Let’s look at how fasthttp does this again.
- initiating a listen.
- listen to the port in a loop to get a connection.
- first fetch the workerChan from the ready queue when it gets a connection, and then fetch it from the object pool if it doesn’t.
- pass the listened connection into the workerChan’s channel;
- the workerChan has a Goroutine that loops through the data in the channel, and when it gets it, it processes the request and returns it.
As mentioned above, a workerChan is actually a connection handler object with a channel to pass connections to; each workerChan has a Goroutine in the background that loops through the connections in the channel and processes them. If the maximum number of simultaneous connections is not set, the default is
256 * 1024. This allows the service to be available to the public at the same time, even at high concurrency.
In addition, the implementation uses sync.Pool to reuse a large number of objects and reduce memory allocation, e.g.
workerChanPool, ctxPool, readerPool, writerPool and many more than 30 sync.Pools.
In addition to reusing objects, fasthttp also slices, reducing the need to recreate slices with
s = s[:0] and
s = append(s[:0], b...).
fasthttp also tries to avoid the memory allocation and copy consumption of
byte to string conversions in a number of ways, since there is a lot of dealing with strings.
In summary, we’ve outlined the performance-enhancing points of fasthttp.
- controlling the number of simultaneous processes in an asynchronous Goroutine, with a default maximum of
256 * 1024.
- use sync.Pool to reuse a large number of objects and slices to reduce memory allocation.
- avoiding the memory allocation and copy consumption associated with
byteto string conversions as much as possible.
Source code analysis
Let’s start with a simple example.
Our call to the ListenAndServe function will start the service listening and waiting for the task to be processed.
The ListenAndServe function actually calls the Server’s ListenAndServe method, so here we look at the fields of the Server structure
The above diagram briefly lists some common fields of the Server structure, including: request processor, service name, request read timeout, request write timeout, maximum number of requests per connection, etc.
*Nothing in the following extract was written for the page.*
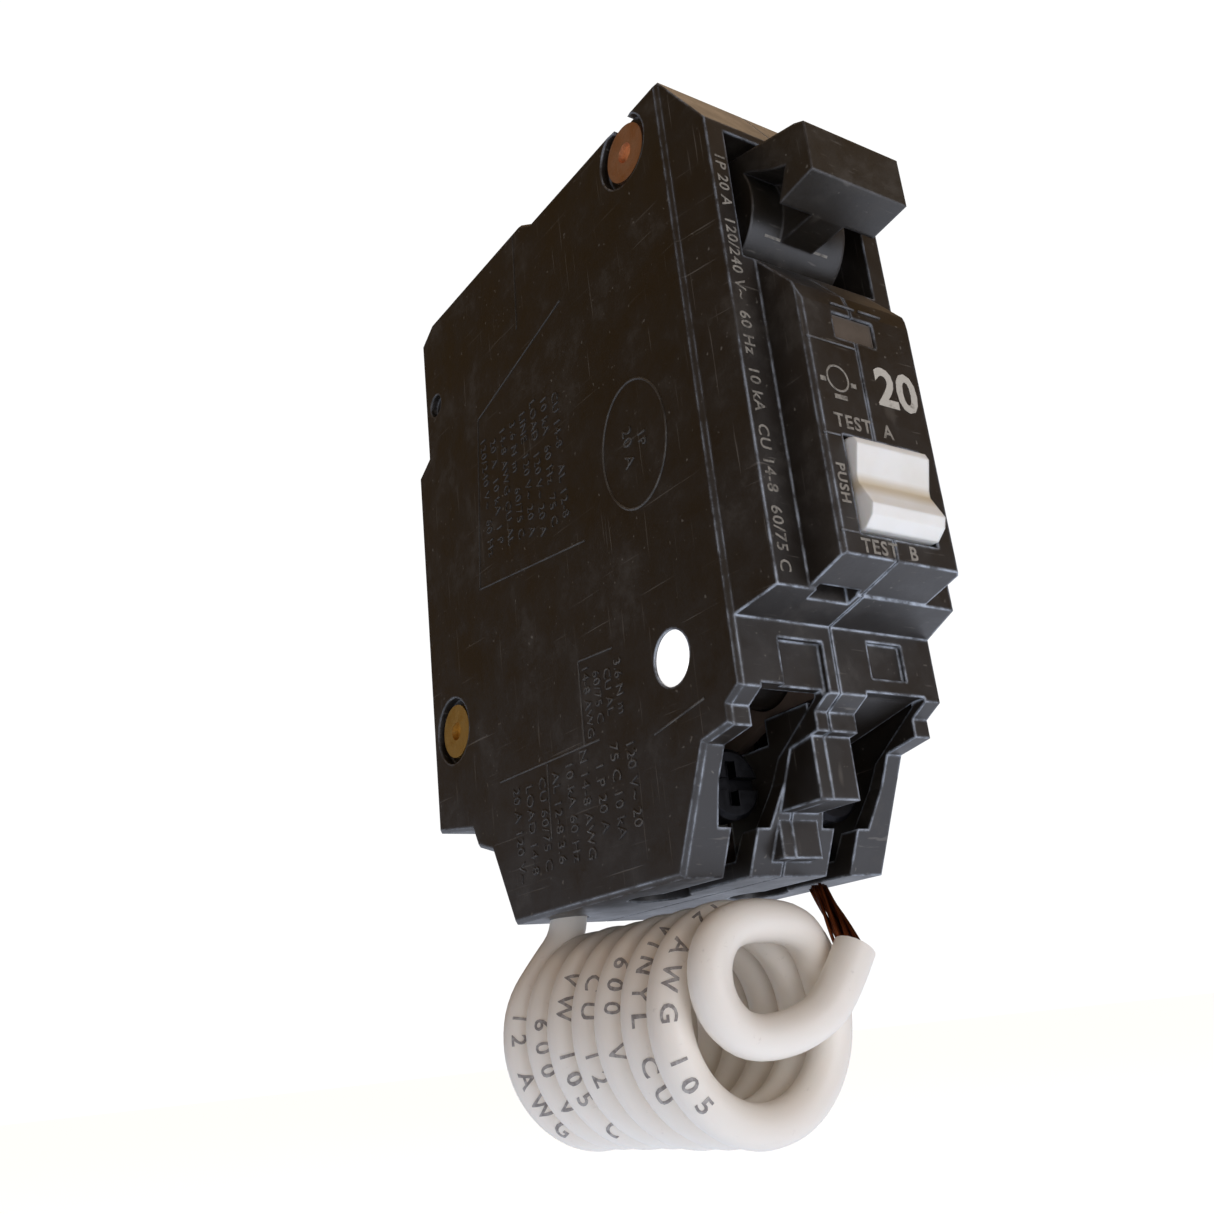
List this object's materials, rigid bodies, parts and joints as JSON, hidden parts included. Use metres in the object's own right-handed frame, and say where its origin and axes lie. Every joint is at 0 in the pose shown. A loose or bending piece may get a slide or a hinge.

In addition there are many other parameters that control some of the parameters on the server side in various dimensions.
The Server’s ListenAndServe method will fetch the TCP listener and then call the Serve method to perform the logical processing on the server side.
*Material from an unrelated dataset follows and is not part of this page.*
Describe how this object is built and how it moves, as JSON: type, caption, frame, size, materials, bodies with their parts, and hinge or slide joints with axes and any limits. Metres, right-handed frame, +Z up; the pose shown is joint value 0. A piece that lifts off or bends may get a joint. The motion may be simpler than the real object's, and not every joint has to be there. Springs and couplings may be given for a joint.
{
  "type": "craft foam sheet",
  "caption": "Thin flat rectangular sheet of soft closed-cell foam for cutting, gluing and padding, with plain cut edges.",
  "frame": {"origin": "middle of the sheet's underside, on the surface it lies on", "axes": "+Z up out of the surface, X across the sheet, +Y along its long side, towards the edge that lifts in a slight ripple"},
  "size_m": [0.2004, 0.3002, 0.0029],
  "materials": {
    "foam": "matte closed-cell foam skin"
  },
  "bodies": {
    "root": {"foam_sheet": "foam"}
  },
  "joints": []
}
The Server method does several things.
- initializes and starts the worker pool.
- receives a request for a Connection.
- pass the Connection to the worker Pool for processing.
The worker Pool is used to handle all requests for Connections, so here’s a little look at the fields in the workerPool structure.
- WorkerFunc: used to match the handler corresponding to the request and execute it.
- MaxWorkersCount: the maximum number of requests to be processed simultaneously.
- ready: the idle workerChan.
- workerChanPool: a pool of workerChan objects, of type sync.Pool.
- workersCount: the number of requests currently being processed.
Let’s look at the Start method of the workerPool.
The Start method mainly:
- set the workerChanPool creation function.
- start a Goroutine that regularly cleans up the free workerChan stored in ready in the workerPool, by default every 10s.
Getting a connection
There’s not much to say about getting a connection, the TCPListener’s accept method is called just like the
net/http library to get a TCP Connection.
The first part of processing a connection is to get the workerChan, which contains two fields: lastUseTime and channel.
- lastUseTime identifies the time when it was last used.
- ch is used to pass the Connection.
Once the Connection is obtained, it is passed into the workerChan’s channel, and each corresponding workerChan has an asynchronous Goroutine that handles the Connection inside the channel.
The Serve method essentially gets the workerChan via the getCh method and passes the current Connection into the workerChan’s channel.
The getCh method first fetches a workerChan from the ready free queue, or from the object pool if it is not available, and the new workerChan from the object pool starts the Goroutine to process the data in the channel.
This loop iterates over the Connection in the channel where the workerChan was fetched and then executes the WorkerFunc function to process the request, after which the current workerChan is put back into the ready queue for reuse.
Note that this loop will jump out of the loop when the Connection is nil, which is the nil that the workerPool will pass to the channel when it checks that the workerChan has been idle for too long by calling the clean method asynchronously.
The workerFunc function set here is the Server’s serveConn method, which will get the parameters of the request, then call the corresponding handler to process the request according to the request, and return the response.
We have analyzed the implementation principle of fasthttp here, through the principle we can know the difference between fasthttp and
net/http in terms of implementation, so we can roughly conclude the reason why fasthttp is fast, and then from its implementation details we can know how it is implemented to reduce memory allocation and thus improve performance.